The new Travis program lasts 14 weeks in jail and then a year after release, Naron said, and is based on the theory of "restorative justice," meaning "the offender needs to be responsible for restoring peace to the community and the community needs to be a part of sentencing, of rehabilitation."
Naron adds the alternative "state versus John Doe" process, which involves only the offender and the criminal-justice system, fails to rehabilitate the abuser.
Researchers say anger management, which implies that the batterer loses control of his actions, is ineffective and that 'power and control' classes have some success when reinforced by swift legal penalties, but the classes' brief duration seems to limit their effectiveness.
The Manalive curriculum rejects both the notion of losing control and the power goal, focusing instead on helping a batterer confront his decision to use violence. The time-intensive peer-led process, say proponents, opens a path to a higher degree of personal responsibility and increases an offender's chances of avoiding violence in the future.
Naron said an integral aspect of the program is to introduce offenders repeatedly to survivors of violence, who are trained to tell their stories to offenders, teaching them the impact of such acts. The program is careful not to match victims to their own offenders.
Naron said it was "very powerful" for an offender to listen to a woman relate her terror and pain and that of her children, and then to describe how she's recovering and building a new life.

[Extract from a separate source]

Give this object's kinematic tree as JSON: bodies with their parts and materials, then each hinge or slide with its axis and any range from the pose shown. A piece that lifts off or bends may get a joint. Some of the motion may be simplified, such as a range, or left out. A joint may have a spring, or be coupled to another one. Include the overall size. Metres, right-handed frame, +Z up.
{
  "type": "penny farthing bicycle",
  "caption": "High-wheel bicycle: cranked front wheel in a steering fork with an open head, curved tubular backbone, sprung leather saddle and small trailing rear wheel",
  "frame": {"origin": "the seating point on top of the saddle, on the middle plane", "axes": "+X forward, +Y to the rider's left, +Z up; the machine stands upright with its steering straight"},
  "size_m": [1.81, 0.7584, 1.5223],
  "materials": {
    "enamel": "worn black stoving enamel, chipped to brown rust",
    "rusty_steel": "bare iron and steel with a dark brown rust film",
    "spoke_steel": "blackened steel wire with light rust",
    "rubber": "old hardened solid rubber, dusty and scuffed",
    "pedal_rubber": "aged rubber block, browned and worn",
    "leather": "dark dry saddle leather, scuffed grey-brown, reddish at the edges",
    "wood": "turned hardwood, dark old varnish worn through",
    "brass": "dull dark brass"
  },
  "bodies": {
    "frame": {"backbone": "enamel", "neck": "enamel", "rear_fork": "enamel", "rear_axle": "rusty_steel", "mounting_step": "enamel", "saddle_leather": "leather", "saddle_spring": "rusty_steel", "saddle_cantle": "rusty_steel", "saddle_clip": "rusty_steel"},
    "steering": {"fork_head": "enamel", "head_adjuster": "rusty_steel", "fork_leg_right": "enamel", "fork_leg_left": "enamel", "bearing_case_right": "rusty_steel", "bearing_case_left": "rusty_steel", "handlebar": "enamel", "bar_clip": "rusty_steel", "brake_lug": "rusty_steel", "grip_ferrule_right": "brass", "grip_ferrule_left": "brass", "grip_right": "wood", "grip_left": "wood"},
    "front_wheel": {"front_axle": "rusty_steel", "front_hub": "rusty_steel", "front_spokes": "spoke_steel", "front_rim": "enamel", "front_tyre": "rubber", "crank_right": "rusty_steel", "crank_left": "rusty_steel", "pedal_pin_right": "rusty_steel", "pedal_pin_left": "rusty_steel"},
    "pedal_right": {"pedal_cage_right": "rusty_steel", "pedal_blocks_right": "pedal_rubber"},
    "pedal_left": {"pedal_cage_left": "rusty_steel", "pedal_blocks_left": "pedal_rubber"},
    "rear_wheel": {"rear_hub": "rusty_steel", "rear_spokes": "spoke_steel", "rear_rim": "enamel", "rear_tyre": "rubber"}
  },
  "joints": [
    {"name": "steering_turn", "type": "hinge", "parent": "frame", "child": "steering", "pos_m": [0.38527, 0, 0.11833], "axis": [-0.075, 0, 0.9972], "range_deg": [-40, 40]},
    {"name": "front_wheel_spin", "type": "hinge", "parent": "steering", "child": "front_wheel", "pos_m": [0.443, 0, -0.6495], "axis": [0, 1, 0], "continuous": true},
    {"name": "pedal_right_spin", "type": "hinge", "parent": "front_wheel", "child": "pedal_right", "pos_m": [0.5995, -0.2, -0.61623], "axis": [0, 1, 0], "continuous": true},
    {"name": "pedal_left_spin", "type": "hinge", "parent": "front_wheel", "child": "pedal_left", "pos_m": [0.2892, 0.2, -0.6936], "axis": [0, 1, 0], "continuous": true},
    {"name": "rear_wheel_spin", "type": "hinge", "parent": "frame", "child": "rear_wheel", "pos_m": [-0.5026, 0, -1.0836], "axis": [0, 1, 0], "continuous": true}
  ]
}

The program also connects offenders with community mentors who assist program graduates with housing and employment, offer support and reinforce the community's message that violence will not be tolerated.

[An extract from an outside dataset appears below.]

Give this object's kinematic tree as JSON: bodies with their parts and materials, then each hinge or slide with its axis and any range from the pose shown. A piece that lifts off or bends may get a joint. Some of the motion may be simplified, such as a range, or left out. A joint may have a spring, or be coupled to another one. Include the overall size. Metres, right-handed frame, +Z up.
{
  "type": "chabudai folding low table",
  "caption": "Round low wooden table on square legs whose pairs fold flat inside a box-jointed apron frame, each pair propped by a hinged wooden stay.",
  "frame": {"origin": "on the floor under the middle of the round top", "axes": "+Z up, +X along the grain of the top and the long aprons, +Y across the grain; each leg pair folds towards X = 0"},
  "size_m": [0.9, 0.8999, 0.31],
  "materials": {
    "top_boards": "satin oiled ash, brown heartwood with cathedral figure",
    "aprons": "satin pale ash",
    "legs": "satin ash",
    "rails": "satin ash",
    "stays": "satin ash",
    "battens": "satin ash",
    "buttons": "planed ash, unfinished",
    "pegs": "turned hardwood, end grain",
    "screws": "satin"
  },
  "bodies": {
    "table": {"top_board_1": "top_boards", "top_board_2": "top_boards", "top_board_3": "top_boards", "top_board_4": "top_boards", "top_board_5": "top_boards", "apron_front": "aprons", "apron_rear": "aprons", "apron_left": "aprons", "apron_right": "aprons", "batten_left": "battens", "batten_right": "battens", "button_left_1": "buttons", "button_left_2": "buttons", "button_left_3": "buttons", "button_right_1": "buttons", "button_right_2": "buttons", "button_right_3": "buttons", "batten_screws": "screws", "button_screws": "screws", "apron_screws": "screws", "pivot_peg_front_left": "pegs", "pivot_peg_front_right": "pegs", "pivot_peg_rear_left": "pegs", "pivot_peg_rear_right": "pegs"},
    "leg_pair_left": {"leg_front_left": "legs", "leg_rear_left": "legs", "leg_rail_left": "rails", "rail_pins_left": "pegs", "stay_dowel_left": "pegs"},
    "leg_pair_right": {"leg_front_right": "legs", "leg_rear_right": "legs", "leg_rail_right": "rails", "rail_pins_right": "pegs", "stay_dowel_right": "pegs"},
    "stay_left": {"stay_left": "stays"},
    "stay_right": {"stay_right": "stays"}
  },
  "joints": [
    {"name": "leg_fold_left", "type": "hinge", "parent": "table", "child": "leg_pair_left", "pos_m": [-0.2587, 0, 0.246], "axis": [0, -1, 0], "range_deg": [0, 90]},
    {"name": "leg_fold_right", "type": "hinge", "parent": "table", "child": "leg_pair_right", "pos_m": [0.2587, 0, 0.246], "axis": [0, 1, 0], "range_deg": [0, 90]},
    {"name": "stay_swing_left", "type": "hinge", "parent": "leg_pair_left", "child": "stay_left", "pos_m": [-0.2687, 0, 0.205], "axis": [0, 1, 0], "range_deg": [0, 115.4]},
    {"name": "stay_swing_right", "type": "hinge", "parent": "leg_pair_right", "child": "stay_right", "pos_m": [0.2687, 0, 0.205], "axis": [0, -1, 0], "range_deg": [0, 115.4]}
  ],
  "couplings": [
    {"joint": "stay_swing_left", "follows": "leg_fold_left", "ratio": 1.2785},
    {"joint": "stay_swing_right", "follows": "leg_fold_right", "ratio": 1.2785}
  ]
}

"The whole community has a shot working together to hold him accountable," says Tony Switzer, coordinator of the men's nonviolence project at Austin's Texas Council on Family Violence, who has worked with batterers for 15 years. "Every element of the system needs to give him the same message: 'Your violent behavior, assaulting your wife, is not acceptable and you will be held accountable.'"
Suzanne Batchelor is a Texas-based independent journalist.